I tried a similar thing with slink boot-floppies (I was going to
manually load in a dhcp client).  The slink floppies don't have
pcmcia-modules either, but card-mgr didn't give any errors.  I never
could get card-mgr to recognize the card (it knew it was there, but it
couldn't figure it out), even though it is listed as supported in the
slink version of pcmcia-cs.

Then I downloaded 233MB of packages, which worked mostly fine.  It
installed a bunch of packages, and then stopped, saying it had
problems configuring certain packages: smail, anacron, and
task-laptop.  I ran

apt-get install anacron

It installed a bunch more packages, and then it stopped again, saying
that it had problems with smail, mailx, and something else I can't
remember.  I then ran

apt-get install smail

and it seemed to complete the installation.  My guess is that these
packages needed other packages to be installed before they could be
installed.  The order was a little messed up, so that's why I could
install it manually.

After it seemed to have finished, I ran dselect, and there were a lot
of packages left over, which I installed.  There was one problem,
though, with kernel-package-2.2.14.  dselect wanted to install that,
but it gave me lots of warnings about the modules, etc.  Running
apt-get update and apt-get upgrade didn't do anything (i.e. it didn't
think that kernel-package-2.2.14 needed to be installed).

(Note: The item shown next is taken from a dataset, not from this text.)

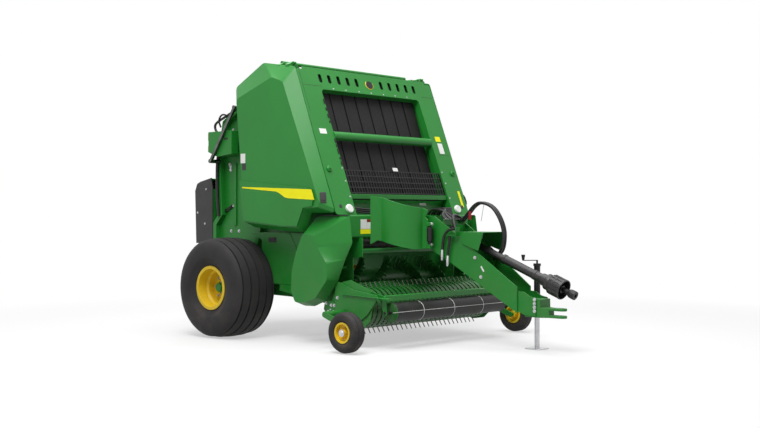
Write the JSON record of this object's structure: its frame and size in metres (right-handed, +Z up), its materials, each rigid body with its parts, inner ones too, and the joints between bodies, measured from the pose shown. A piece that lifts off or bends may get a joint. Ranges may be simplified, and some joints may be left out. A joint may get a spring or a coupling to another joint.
{
  "type": "round baler",
  "caption": "Towed round baler with belts, a lifting tail gate, a tined pickup, side shields, a tongue with jack and driveline, and wide ribbed tyres.",
  "frame": {"origin": "on the floor, midway across and midway between the driveline's end and the net wrap box", "axes": "+Z up, -Y the way it is towed, +X across; the machine's own left hand is +X"},
  "size_m": [2.8, 4.4644, 2.8499],
  "materials": {
    "belt_rubber": "matt black woven belt",
    "black_paint": "satin black paint",
    "black_plastic": "black moulded plastic",
    "bright_steel": "zinc plated steel",
    "chrome_rod": "chromed rod",
    "dark_steel": "dark steel",
    "hose_rubber": "black hydraulic hose",
    "net_white": "white knitted net",
    "red_lens": "red lens",
    "rim_yellow": "golden yellow paint",
    "shield_green": "satin green paint",
    "tyre_rubber": "matt black tyre",
    "white_lens": "white lens"
  },
  "bodies": {
    "frame": {"axle": "shield_green", "frame_lugs": "shield_green", "frame_rollers": "dark_steel", "front_beam": "shield_green", "front_belts": "belt_rubber", "front_face": "shield_green", "gearbox": "shield_green", "guard_screen": "black_paint", "gussets": "shield_green", "hitch": "shield_green", "hose_couplers": "bright_steel", "hose_drop_far": "hose_rubber", "hose_drop_near": "hose_rubber", "hose_loop_far": "hose_rubber", "hose_loop_near": "hose_rubber", "jack_sleeve": "black_paint", "lower_panels": "shield_green", "lower_shields": "shield_green", "shaft_shield": "shield_green", "side_sheets": "shield_green", "throat": "shield_green", "tongue": "shield_green", "work_lights": "white_lens"},
    "gate": {"gate_sides": "shield_green", "gate_frame": "shield_green", "gate_rollers": "dark_steel", "gate_belts": "belt_rubber", "belt_struts": "bright_steel", "tail_lamps": "red_lens", "net_ends": "black_plastic", "net_trough": "shield_green", "net_roll": "net_white"},
    "net_lid": {"net_cover": "shield_green"},
    "barrel_right": {"cylinder_barrel_right": "black_paint"},
    "barrel_left": {"cylinder_barrel_left": "black_paint"},
    "rod_right": {"cylinder_rod_right": "chrome_rod"},
    "rod_left": {"cylinder_rod_left": "chrome_rod"},
    "shield_right": {"upper_shield_right": "shield_green"},
    "shield_left": {"upper_shield_left": "shield_green"},
    "wheel_right": {"main_tyre_right": "tyre_rubber", "main_rim_right": "rim_yellow"},
    "wheel_left": {"main_tyre_left": "tyre_rubber", "main_rim_left": "rim_yellow"},
    "pickup": {"pickup_frame": "shield_green", "pickup_deflectors": "shield_green", "strippers": "shield_green"},
    "reel": {"tine_reel": "bright_steel"},
    "baffle": {"baffle_frame": "shield_green"},
    "roller": {"baffle_roller": "black_paint"},
    "gauge_right": {"gauge_tyre_right": "tyre_rubber", "gauge_rim_right": "rim_yellow"},
    "gauge_left": {"gauge_tyre_left": "tyre_rubber", "gauge_rim_left": "rim_yellow"},
    "rotor": {"feed_rotor": "shield_green"},
    "leg": {"jack_leg": "bright_steel"},
    "driveline": {"drive_tube": "black_plastic"},
    "drive_slide": {"drive_sleeve": "black_plastic", "drive_yoke": "dark_steel"}
  },
  "joints": [
    {"name": "wheel_spin_right", "type": "hinge", "parent": "frame", "child": "wheel_right", "pos_m": [1.13, 1.34417, 0.52], "axis": [1, 0, 0], "continuous": true},
    {"name": "wheel_spin_left", "type": "hinge", "parent": "frame", "child": "wheel_left", "pos_m": [-1.13, 1.34417, 0.52], "axis": [1, 0, 0], "continuous": true},
    {"name": "gate_lift", "type": "hinge", "parent": "frame", "child": "gate", "pos_m": [0, 0.72417, 2.62], "axis": [1, 0, 0], "range_deg": [0, 60]},
    {"name": "net_cover_lift", "type": "hinge", "parent": "gate", "child": "net_lid", "pos_m": [0, 1.94217, 1.668], "axis": [1, 0, 0], "range_deg": [0, 70]},
    {"name": "cylinder_swing_right", "type": "hinge", "parent": "frame", "child": "barrel_right", "pos_m": [0.902, 0.78417, 1.3], "axis": [1, 0, 0], "range_deg": [0, 8.36]},
    {"name": "cylinder_stroke_right", "type": "slide", "parent": "barrel_right", "child": "rod_right", "axis": [0, 0.4179, 0.9085], "range_m": [0, 0.5846]},
    {"name": "shield_lift_right", "type": "hinge", "parent": "frame", "child": "shield_right", "pos_m": [0.985, 0.57417, 2.806], "axis": [0, -1, 0], "range_deg": [0, 60]},
    {"name": "cylinder_swing_left", "type": "hinge", "parent": "frame", "child": "barrel_left", "pos_m": [-0.902, 0.78417, 1.3], "axis": [1, 0, 0], "range_deg": [0, 8.36]},
    {"name": "cylinder_stroke_left", "type": "slide", "parent": "barrel_left", "child": "rod_left", "axis": [0, 0.4179, 0.9085], "range_m": [0, 0.5846]},
    {"name": "shield_lift_left", "type": "hinge", "parent": "frame", "child": "shield_left", "pos_m": [-0.985, 0.57417, 2.806], "axis": [0, 1, 0], "range_deg": [0, 60]},
    {"name": "pickup_lift", "type": "hinge", "parent": "frame", "child": "pickup", "pos_m": [0, 0.09417, 0.62], "axis": [-1, 0, 0], "range_deg": [0, 12]},
    {"name": "reel_spin", "type": "hinge", "parent": "pickup", "child": "reel", "pos_m": [0, -0.35583, 0.375], "axis": [1, 0, 0], "continuous": true},
    {"name": "baffle_lift", "type": "hinge", "parent": "pickup", "child": "baffle", "pos_m": [0, -0.27583, 0.585], "axis": [-1, 0, 0], "range_deg": [0, 20]},
    {"name": "roller_spin", "type": "hinge", "parent": "baffle", "child": "roller", "pos_m": [0, -0.72083, 0.352], "axis": [1, 0, 0], "continuous": true},
    {"name": "gauge_spin_right", "type": "hinge", "parent": "pickup", "child": "gauge_right", "pos_m": [1.3275, -0.60183, 0.194], "axis": [1, 0, 0], "continuous": true},
    {"name": "gauge_spin_left", "type": "hinge", "parent": "pickup", "child": "gauge_left", "pos_m": [-1.3275, -0.60183, 0.194], "axis": [1, 0, 0], "continuous": true},
    {"name": "rotor_spin", "type": "hinge", "parent": "frame", "child": "rotor", "pos_m": [0, 0.09417, 0.62], "axis": [1, 0, 0], "continuous": true},
    {"name": "jack_travel", "type": "slide", "parent": "frame", "child": "leg", "axis": [0, 0, 1], "range_m": [0, 0.28]},
    {"name": "driveline_tilt", "type": "hinge", "parent": "frame", "child": "driveline", "pos_m": [0, -0.70583, 1.136], "axis": [-1, 0, 0], "range_deg": [0, 8]},
    {"name": "driveline_stretch", "type": "slide", "parent": "driveline", "child": "drive_slide", "axis": [0, -0.9298, -0.3681], "range_m": [0, 0.25]}
  ],
  "couplings": [
    {"joint": "cylinder_swing_right", "follows": "gate_lift", "ratio": 0.13664},
    {"joint": "cylinder_stroke_right", "follows": "gate_lift", "m_per_rad": 0.55272},
    {"joint": "cylinder_swing_left", "follows": "gate_lift", "ratio": 0.13664},
    {"joint": "cylinder_stroke_left", "follows": "gate_lift", "m_per_rad": 0.55272}
  ]
}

I had a problem with dependency problems between groff and jgroff
which prevented installing man-db.  jgroff both provides and conflicts
with groff.  I think I just ran into bug #39958.

I also had the keymap problem (azerty instead if qwerty), but that
only messed up the console, and not X.

Overall, it was not as painful as I expected.  As I mentioned, fixing
the pcmcia problem was pretty easy, and I didn't run into any dhcp
problems.  In fact, I was quite impressed by how easy it seemed, and
I'm really grateful to the boot-floppies team.